- [Data extract]

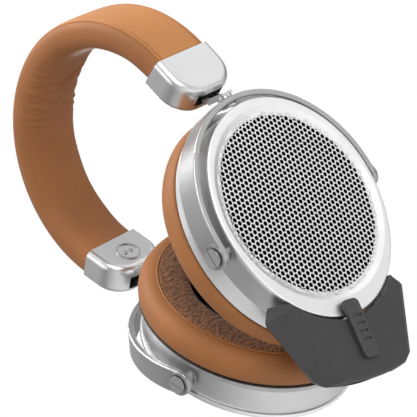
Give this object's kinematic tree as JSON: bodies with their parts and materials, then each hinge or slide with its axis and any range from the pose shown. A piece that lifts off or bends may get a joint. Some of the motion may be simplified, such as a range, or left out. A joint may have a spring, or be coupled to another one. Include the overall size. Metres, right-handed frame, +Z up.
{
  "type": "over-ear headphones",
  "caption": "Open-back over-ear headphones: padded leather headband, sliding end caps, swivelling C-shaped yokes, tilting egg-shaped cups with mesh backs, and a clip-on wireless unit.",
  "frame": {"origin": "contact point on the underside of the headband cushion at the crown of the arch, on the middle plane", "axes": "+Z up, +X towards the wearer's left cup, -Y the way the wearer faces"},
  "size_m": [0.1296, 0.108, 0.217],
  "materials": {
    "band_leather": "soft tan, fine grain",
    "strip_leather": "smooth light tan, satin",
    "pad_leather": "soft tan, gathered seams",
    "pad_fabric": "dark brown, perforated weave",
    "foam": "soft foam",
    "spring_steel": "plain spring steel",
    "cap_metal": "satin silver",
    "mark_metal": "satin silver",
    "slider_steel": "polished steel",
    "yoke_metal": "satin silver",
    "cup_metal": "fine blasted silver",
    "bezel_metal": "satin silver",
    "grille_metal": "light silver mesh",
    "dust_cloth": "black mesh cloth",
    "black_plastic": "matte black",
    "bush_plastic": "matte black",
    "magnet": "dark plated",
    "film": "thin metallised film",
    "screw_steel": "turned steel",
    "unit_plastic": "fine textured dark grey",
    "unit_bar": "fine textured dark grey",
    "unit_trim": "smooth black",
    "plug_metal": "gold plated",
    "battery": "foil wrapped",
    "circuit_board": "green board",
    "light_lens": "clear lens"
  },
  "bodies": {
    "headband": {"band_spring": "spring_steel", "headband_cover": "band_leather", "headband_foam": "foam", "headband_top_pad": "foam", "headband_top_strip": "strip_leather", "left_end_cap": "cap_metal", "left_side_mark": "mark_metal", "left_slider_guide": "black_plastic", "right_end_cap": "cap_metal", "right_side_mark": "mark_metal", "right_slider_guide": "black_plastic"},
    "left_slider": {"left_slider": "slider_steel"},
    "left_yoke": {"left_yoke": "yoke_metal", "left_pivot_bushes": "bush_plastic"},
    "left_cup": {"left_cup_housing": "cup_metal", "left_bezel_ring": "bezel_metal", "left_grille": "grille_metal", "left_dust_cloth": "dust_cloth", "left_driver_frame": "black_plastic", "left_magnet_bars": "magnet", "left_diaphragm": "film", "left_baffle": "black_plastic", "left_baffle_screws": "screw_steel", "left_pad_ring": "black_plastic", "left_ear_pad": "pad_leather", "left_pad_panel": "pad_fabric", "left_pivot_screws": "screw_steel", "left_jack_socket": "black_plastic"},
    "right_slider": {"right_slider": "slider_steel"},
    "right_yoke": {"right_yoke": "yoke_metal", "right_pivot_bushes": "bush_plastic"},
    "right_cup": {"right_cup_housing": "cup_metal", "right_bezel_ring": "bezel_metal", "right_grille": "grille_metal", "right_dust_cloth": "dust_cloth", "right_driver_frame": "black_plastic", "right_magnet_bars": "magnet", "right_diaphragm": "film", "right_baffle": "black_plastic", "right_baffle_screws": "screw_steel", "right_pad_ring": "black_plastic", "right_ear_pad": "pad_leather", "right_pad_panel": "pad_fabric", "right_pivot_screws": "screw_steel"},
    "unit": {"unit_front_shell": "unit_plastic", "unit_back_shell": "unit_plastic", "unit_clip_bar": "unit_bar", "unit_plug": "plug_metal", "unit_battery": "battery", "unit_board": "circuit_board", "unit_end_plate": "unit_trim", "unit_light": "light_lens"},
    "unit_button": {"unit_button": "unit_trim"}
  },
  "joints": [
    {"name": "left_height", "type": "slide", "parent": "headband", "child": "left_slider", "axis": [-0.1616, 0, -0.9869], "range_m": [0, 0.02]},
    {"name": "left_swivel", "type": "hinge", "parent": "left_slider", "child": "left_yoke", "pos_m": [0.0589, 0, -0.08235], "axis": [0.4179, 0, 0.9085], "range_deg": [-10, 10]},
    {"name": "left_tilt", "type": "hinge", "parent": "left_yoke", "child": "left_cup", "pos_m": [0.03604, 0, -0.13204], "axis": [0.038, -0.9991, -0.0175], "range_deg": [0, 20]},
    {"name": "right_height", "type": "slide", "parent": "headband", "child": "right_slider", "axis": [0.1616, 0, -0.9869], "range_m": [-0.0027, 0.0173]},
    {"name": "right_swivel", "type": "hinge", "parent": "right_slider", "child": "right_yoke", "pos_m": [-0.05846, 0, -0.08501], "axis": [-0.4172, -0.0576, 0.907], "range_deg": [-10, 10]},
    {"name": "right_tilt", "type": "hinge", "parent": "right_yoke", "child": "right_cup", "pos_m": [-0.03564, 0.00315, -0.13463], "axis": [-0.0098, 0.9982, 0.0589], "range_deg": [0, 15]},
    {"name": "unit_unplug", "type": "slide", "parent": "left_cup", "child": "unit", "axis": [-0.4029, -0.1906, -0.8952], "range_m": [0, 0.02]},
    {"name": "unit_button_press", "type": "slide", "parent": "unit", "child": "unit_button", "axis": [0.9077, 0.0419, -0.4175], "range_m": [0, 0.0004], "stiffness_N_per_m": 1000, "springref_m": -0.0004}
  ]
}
--
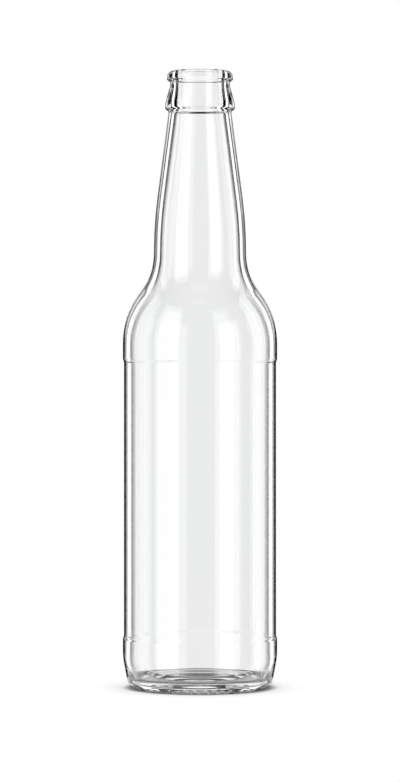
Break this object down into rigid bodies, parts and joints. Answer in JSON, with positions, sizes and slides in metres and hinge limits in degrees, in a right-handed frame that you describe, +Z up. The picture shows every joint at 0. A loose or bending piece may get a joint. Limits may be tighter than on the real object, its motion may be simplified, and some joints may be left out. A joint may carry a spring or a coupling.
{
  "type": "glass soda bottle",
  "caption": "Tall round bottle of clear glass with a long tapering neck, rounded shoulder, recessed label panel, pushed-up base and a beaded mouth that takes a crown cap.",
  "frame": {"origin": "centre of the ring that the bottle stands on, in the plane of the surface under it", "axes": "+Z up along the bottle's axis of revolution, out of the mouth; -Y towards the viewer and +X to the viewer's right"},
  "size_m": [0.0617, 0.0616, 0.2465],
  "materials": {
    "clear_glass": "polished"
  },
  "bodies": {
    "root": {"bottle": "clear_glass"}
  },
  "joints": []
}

- [What is being asked]
Choose all lines containing the string "joints" and copy them out.

- [Correct result]
  "joints": [
Break this object down into rigid bodies, parts and joints. Answer in JSON, with positions, sizes and slides in metres and hinge limits in degrees, in a right-handed frame that you describe, +Z up. The picture shows every joint at 0. A loose or bending piece may get a joint. Limits may be tighter than on the real object, its motion may be simplified, and some joints may be left out. A joint may carry a spring or a coupling.
  "joints": []